◆ **STATED EXERCISE**: From the very first line of the data to the line containing "return node.outputs[output]", retype everything exactly, leaving the pictures behind.
--
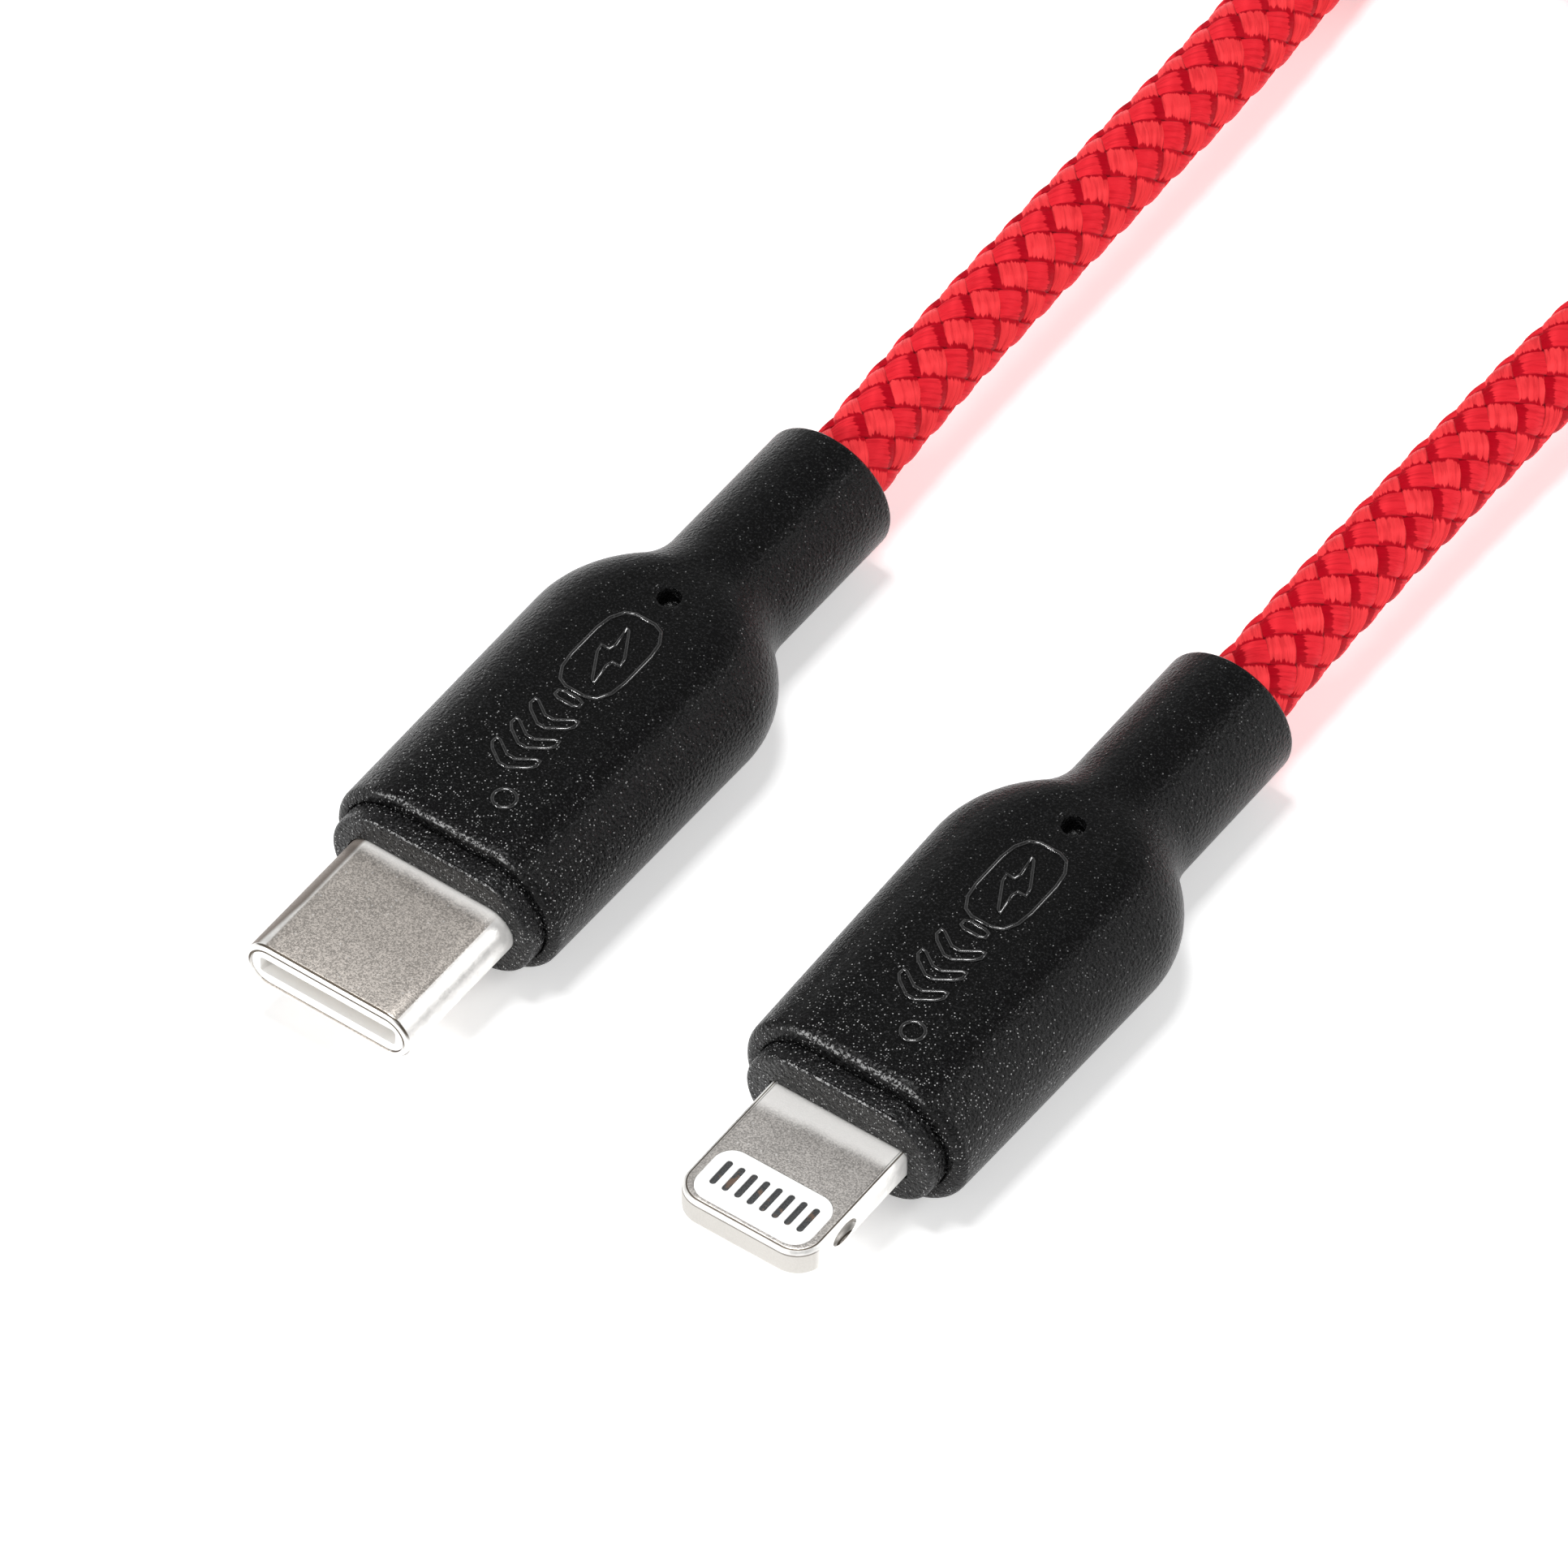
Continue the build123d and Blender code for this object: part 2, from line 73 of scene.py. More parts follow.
class Graph:
    """A material's nodes: each method adds a node and gives back its output."""

    def __init__(self, name):
        self.material = bpy.data.materials.new(name)
        self.material.use_nodes = True
        self.tree = self.material.node_tree
        self.shader = self.tree.nodes["Principled BSDF"]

    def put(self, socket, value):
        if isinstance(value, bpy.types.NodeSocket):
            self.tree.links.new(value, socket)
        elif isinstance(value, tuple) and len(value) == 3 and socket.type == "RGBA":
            socket.default_value = (*value, 1)
        else:
            socket.default_value = value

    def node(self, kind, inputs, output=0, **settings):
        node = self.tree.nodes.new(kind)
        for key, value in settings.items():
            setattr(node, key, value)
        for key, value in inputs.items():
            self.put(node.inputs[key], value)
        return node.outputs[output]

    def place(self, stretch=(1, 1, 1), uv=False):
        """Object coordinates in millimetres, or the UV map, times stretch."""
        source = self.node("ShaderNodeTexCoord", {}, "UV" if uv else "Object")
        scale = stretch if uv else tuple(value / MM for value in stretch)
        return self.node("ShaderNodeVectorMath", {0: source, 1: scale}, operation="MULTIPLY")

    def noise(self, where, scale, detail=2.0, rough=0.5):
        inputs = {"Vector": where, "Scale": scale, "Detail": detail, "Roughness": rough}
        return self.node("ShaderNodeTexNoise", inputs)

    def cells(self, where, scale, feature="F1", output="Distance"):
        return self.node("ShaderNodeTexVoronoi", {"Vector": where, "Scale": scale}, output, feature=feature)

    def part(self, where, axis):
        return self.node("ShaderNodeSeparateXYZ", {0: where}, axis)

    def facing(self):
        """The direction of the surface, in the piece's own frame."""
        return self.node("ShaderNodeTexCoord", {}, "Normal")

    def math(self, operation, a, b=0.0):
        return self.node("ShaderNodeMath", {0: a, 1: b}, operation=operation)

    def plus(self, a, b):
        return self.math("ADD", a, b)

    def minus(self, a, b):
        return self.math("SUBTRACT", a, b)

    def times(self, a, b):
        return self.math("MULTIPLY", a, b)

    def larger(self, a, b):
        return self.math("MAXIMUM", a, b)

    def absolute(self, value):
        return self.math("ABSOLUTE", value)

    def spread(self, value, low, high, to_low=0.0, to_high=1.0):
        """Maps low..high smoothly to to_low..to_high."""
        inputs = {"Value": value, "From Min": low, "From Max": high, "To Min": to_low, "To Max": to_high}
        return self.node("ShaderNodeMapRange", inputs, interpolation_type="SMOOTHSTEP")

    def mix(self, share, a, b):
        inputs = {0: share, 6: a, 7: b}
        return self.node("ShaderNodeMix", inputs, 2, data_type="RGBA")

    def bump(self, height, depth):
        """A bump whose depth is in millimetres."""
        return self.node("ShaderNodeBump", {"Height": height, "Strength": 1.0, "Distance": depth * MM})

    def finish(self, **values):
        for key, value in values.items():
            self.put(self.shader.inputs[key.replace("_", " ")], value)
        return self.material

    def let_light_through(self, tint):
        """Lets some tinted light pass on to what lies behind."""
        lamp = self.node("ShaderNodeLightPath", {}, "Is Shadow Ray")
        clear = self.node("ShaderNodeBsdfTransparent", {"Color": tint})
        mixed = self.node("ShaderNodeMixShader", {0: lamp, 1: self.shader.outputs[0], 2: clear})
        self.put(self.tree.nodes["Material Output"].inputs["Surface"], mixed)
        return self.material


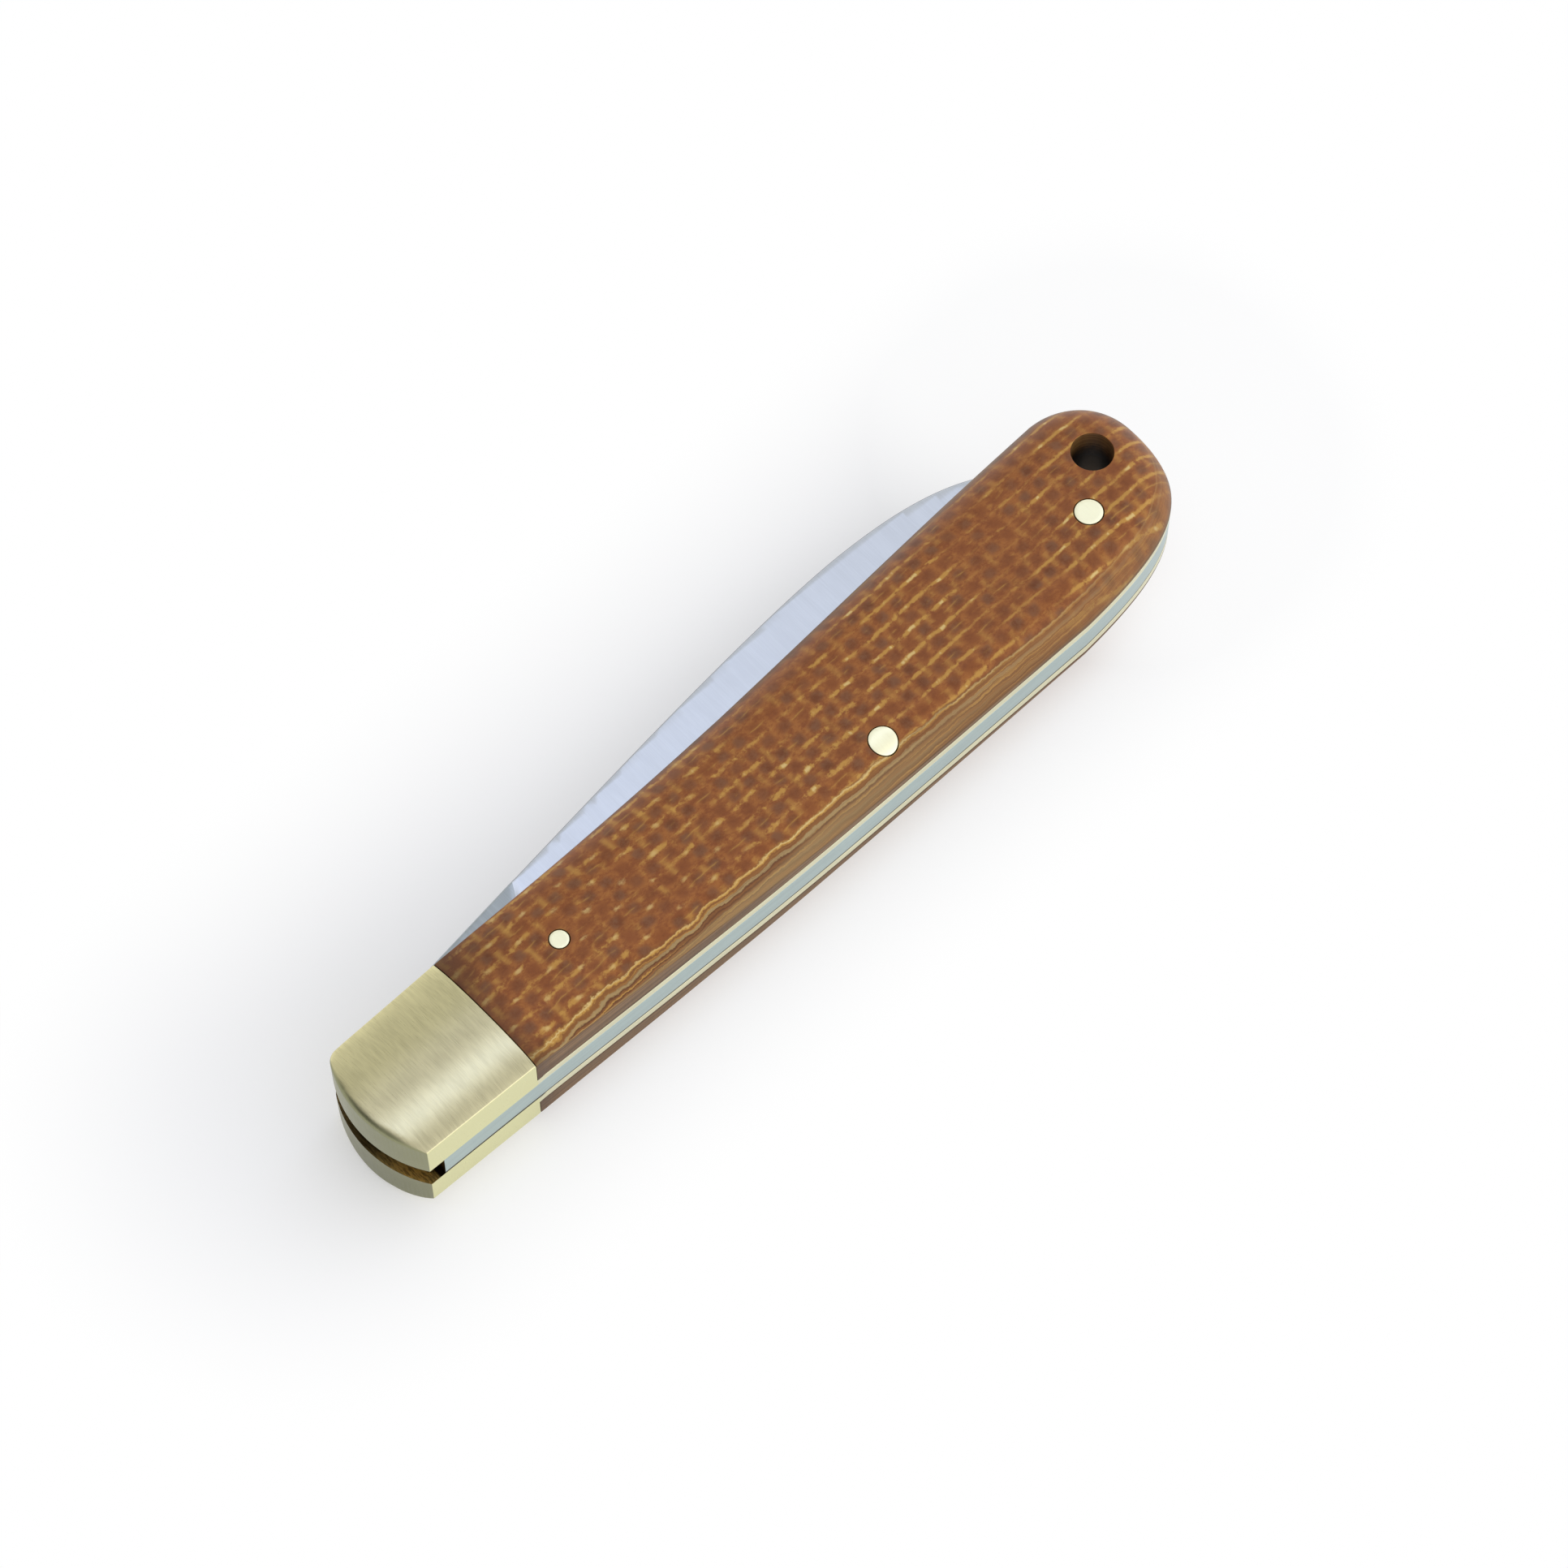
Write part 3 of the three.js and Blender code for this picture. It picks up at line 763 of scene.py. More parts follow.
def laminate_edges(graph, place, plan, axes, colour, look):
    """Duller side faces, painted shade along the slot rim and in the bore, a painted highlight along the
    crease at the back, and darker beside the bolster and next to the liners.
    """
    times, ease = graph.times, graph.ease
    x, y, z = axes
    tilt = graph.size(graph.normal()[2])
    lines = ease(grain(graph, plan, times(z, 5.5), 0.7), 0.38, 0.62)
    sides = graph.mix(lines, look.side_dark, look.side_pale)
    # Painted shade: the rim on the slot side, turned away from the light, takes the side faces' darker
    # colour.
    slot_rim_shade = times(times(ease(tilt, 0.8, 0.5), ease(y, -1.0, 3.0)), 0.8)
    # Painted highlight: a pale line along the crease between crown and side face on the back side, fading
    # towards the butt.
    crease = times(ease(tilt, 0.78, 0.66), ease(tilt, 0.2, 0.5))
    crease = times(crease, times(ease(y, 0.0, -3.0), ease(x, 30.0, -5.0, 0.1, 0.5)))
    joint = UPPER_COVER_Z - MIDDLE_Z
    return graph.coats(
        colour,
        (graph.most(times(ease(tilt, 0.5, 0.15), 0.85), slot_rim_shade), sides),
        (crease, look.layer_pale),
        (ease(x, SEAM_X + 0.2, SEAM_X + 3.0, 0.5, 0.0), look.seam_shade),
        (times(ease(x, SEAM_X + 1.0, SEAM_X + 10.0, 0.5, 0.0), ease(y, -5.0, 3.0)), look.seam_shade),
        (times(ease(off_middle(graph, z), joint + 0.3, joint + 0.1), 0.7), look.seam_shade),
        # Painted shade deep in the lanyard hole.
        (bore_shade_share(graph, place), tuple(part * 0.3 for part in look.seam_shade)),
    )


def woven_laminate():
    """Resin-filled coarse cloth: golden threads and grey cells on the flat, cut layers on the crown."""
    found = bpy.data.materials.get("Woven laminate")
    if found:
        return found
    look = bpy.context.scene.knife_laminate
    material, graph, shader = new_material("Woven laminate", Specular_IOR_Level=0.25)
    place = graph.place()
    x, y, z = graph.split(place)
    plan = graph.join(x, y)
    cloth = weave(graph, plan, x, look)
    layers, stripes, shown = cut_layers(graph, plan, (x, y, z), cloth, look)
    colour = graph.mix(shown, cloth_colour(graph, plan, cloth, look), layers)
    colour = laminate_edges(graph, place, plan, (x, y, z), colour, look)
    graph.feed(shader.inputs["Base Color"], colour)
    graph.feed(shader.inputs["Roughness"], graph.line(cloth.fuzz, 0.16, 0.34))
    relief = graph.add(graph.times(cloth.thread, 0.5), graph.times(stripes, shown))
    graph.feed(shader.inputs["Normal"], graph.bump(relief, 0.2, 0.00004))
    return material


def bolster_tone_and_painted_light(graph, place, tint):
    """Yellower towards the slot, with painted shade on the rounded front end, deeper on the lower bolster,
    and painted light on the back faces.
    """
    look = bpy.context.scene.knife_metal
    forward, back, _ = graph.normal()
    _, y, z = graph.split(place)
    tint = graph.mix(graph.ease(y, -5.0, -0.5), tint, (1.0, 1.0, 0.89), "MULTIPLY")
    under = tuple(part * 0.78 for part in look.front)
    # Painted shade on the faces that look forward, deeper below the middle, and painted light on the faces
    # that look back, as darker and brighter copies of the brass.
    front = graph.mix(graph.ease(z, MIDDLE_Z, SPRING_Z), look.front, under)
    ahead = graph.times(graph.ease(forward, -0.3, -0.75), 0.9)
    return graph.coats(tint, (graph.ease(back, -0.6, -0.95), look.back), (ahead, front))


def liner_soil_and_painted_light(graph, place, tint):
    """The bolster's tone and painted light in front of the seam, mottled soil with painted shade on the
    inner face, and painted shade in the bore.
    """
    look = bpy.context.scene.knife_metal
    ahead = bolster_tone_and_painted_light(graph, place, look.bolster)
    x, y, z = graph.split(place)
    tint = graph.mix(graph.ease(x, SEAM_X, SEAM_X + 0.1), ahead, tint)
    uneven = graph.noise(graph.join(graph.times(x, 5.0), y, z), 1.0, 3.0, 0.6)
    # Painted shade on the inner face: soil away from the back, where the bolster shades it, and a dark
    # wedge before the spring's nose; the noise adds mottled soil where light reaches.
    bare_and_lit = graph.times(graph.ease(uneven, 0.35, 0.6, 0.4, 1.0), graph.ease(y, -3.0, -8.5, 0.15, 1.0))
    bare_and_lit = graph.times(bare_and_lit, graph.ease(x, NOSE_X - 0.5, NOSE_X - 0.9))
    inner = graph.mix(bare_and_lit, look.soil_and_painted_shade, look.aged)
    # Painted shade deep in the lanyard hole.
    bore = bore_shade_share(graph, place)
    flat = graph.less(1.0, upright(graph, 0.95, 0.6))
    return graph.coats(tint, (flat, inner), (bore, look.soil_and_painted_shade))


def spring_painted_shade(graph, place, tint):
    """Painted shade in the bore, on the nose's end and in a thin line beside the liner below."""
    look = bpy.context.scene.knife_metal
    x, _, z = graph.split(place)
    # Painted shade: a thin dark line along the lower edge beside the liner, the nose's end and the bore.
    soil_and_painted_shade = graph.ease(z, SPRING_Z + 0.38, SPRING_Z + 0.2)
    soil_and_painted_shade = graph.most(soil_and_painted_shade, graph.ease(x, NOSE_X + 0.06, NOSE_X + 0.02))
    soil_and_painted_shade = graph.most(soil_and_painted_shade, bore_shade_share(graph, place))
    return graph.mix(soil_and_painted_shade, tint, look.soil_and_painted_shade)


def blade_painted_dark_edges(graph, place, tint):
    """Painted dark reflection on the spine, the rounded edges and other steep faces."""
    look = bpy.context.scene.knife_metal
    return graph.mix(upright(graph, 0.985, 0.75), tint, look.spine)


def metal(name):
    """The finish with that name, made once."""
    found = bpy.data.materials.get(name)
    if found:
        return found
    look = bpy.context.scene.knife_metal
    # Colour, lines per mm, their length, roughness, anisotropy, whether the lines run lengthwise,
    # coat, contrast, relief and the function that paints light, shade and tone
    finishes = {
        "Brushed brass": (look.bolster, 11.0, 2.0, 0.3, 0.75, False, 0.12, 0.13, 0.06, bolster_tone_and_painted_light),
        "Liner brass": (look.liner, 5.0, 9.0, 0.36, 0.0, True, 0.1, 0.08, 0.25, liner_soil_and_painted_light),
        "Pin metal": (look.pin, 6.0, 3.0, 0.42, 0.0, False, 0.1, 0.03, 0.02),
        "Spring steel": (look.spring, 7.0, 12.0, 0.36, 0.0, True, 0.0, 0.08, 0.25, spring_painted_shade),
        "Ground steel": (look.blade, 9.0, 5.0, 0.36, 0.4, False, 0.0, 0.05, 0.2, blade_painted_dark_edges),
        "Ricasso steel": (look.ricasso, 7.0, 6.0, 0.36, 0.3, False, 0.0, 0.08, 0.25),
    }
    colour, *rest = finishes[name]
    return brushed_metal(name, tuple(colour), *rest)


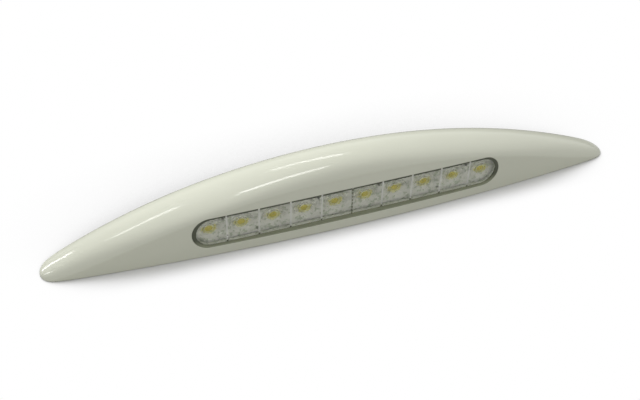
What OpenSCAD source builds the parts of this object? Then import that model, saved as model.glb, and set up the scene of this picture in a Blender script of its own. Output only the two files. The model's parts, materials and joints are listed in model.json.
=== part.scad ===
// Awning light: a bow-shaped wall lamp with ten collimated LEDs in one straight window.
// The mounting face lies on z = 0, +X runs along the lamp and the window faces -Y.

/* [Cover] */
// Length of the cover from nose to nose
cover_len = 380; // [372:2:420]
// Width of the cover across its mounting face, at the middle
cover_w = 56; // [54:1:64]
// Height of the cover above the mounting face, at the middle
cover_h = 42.5; // [41.5:0.5:50]
// Height of the flat front facet, at the middle
facet_h = 36.7; // [36:0.1:38]
// Wall of the cover
wall = 2.5; // [2:0.1:2.8]
// How far the front edge falls back at the noses
front_sag = 10.7; // [9:0.1:12]
// How far the rear edge comes in at the noses
rear_sag = 27.4; // [26:0.2:29]
// Lean of the front facet at the middle, in degrees
face_lean = 7.2; // [5:0.2:8]
// Lean of the front facet at the noses, in degrees
nose_lean = 0.5; // [0:0.1:1]
// Height left at the noses before they round off
nose_h = 2.5; // [2:0.1:4]
// Length of each nose that is moulded solid
nose_solid = 12; // [11:0.5:16]

/* [Window] */
// Height of the window in the facet
window_h = 21.4; // [20.4:0.1:21.6]
// Length that the window has beyond its row of cells
window_margin = 2.8; // [2:0.1:4]
// Height of the window's centre above the mounting face
window_z = 17.1; // [16.8:0.1:17.4]
// Depth of the collar behind the middle of the facet, down to the seal's seat
collar_depth = 5; // [4.8:0.1:5.4]
// Wall of the collar
collar_t = 1.4; // [1.2:0.1:1.6]
// Depth of the lens's upright front behind the window's upper edge
lens_recess = 0.4; // [0.4:0.05:0.8]
// Width of the seal's lip above and below the lens
lip_t = 0.8; // [0.7:0.05:1]
// Width of the seal's lip at the two ends of the lens
lip_end_t = 2.4; // [2:0.1:2.6]
// Depth of the seal's lip behind the facet
lip_recess = 0.1; // [0.1:0.05:0.3]

/* [Lens and LEDs] */
// Number of cells, with one LED each
cell_count = 10; // [8:2:10]
// Distance from one cell to the next
cell_pitch = 20; // [19:0.1:20.2]
// Thickness of the lens's flange
flange_t = 1.6; // [1.4:0.1:2]
// Width of the lens's flange beyond the window
flange_w = 1.1; // [0.9:0.1:1.2]
// Thickness of the seal between collar and flange, as pressed
gasket_t = 0.8; // [0.6:0.1:1]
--
◆ **TASK ANSWER**:
Continue the build123d and Blender code for this object: part 2, from line 73 of scene.py. More parts follow.
class Graph:
    """A material's nodes: each method adds a node and gives back its output."""

    def __init__(self, name):
        self.material = bpy.data.materials.new(name)
        self.material.use_nodes = True
        self.tree = self.material.node_tree
        self.shader = self.tree.nodes["Principled BSDF"]

    def put(self, socket, value):
        if isinstance(value, bpy.types.NodeSocket):
            self.tree.links.new(value, socket)
        elif isinstance(value, tuple) and len(value) == 3 and socket.type == "RGBA":
            socket.default_value = (*value, 1)
        else:
            socket.default_value = value

    def node(self, kind, inputs, output=0, **settings):
        node = self.tree.nodes.new(kind)
        for key, value in settings.items():
            setattr(node, key, value)
        for key, value in inputs.items():
            self.put(node.inputs[key], value)
        return node.outputs[output]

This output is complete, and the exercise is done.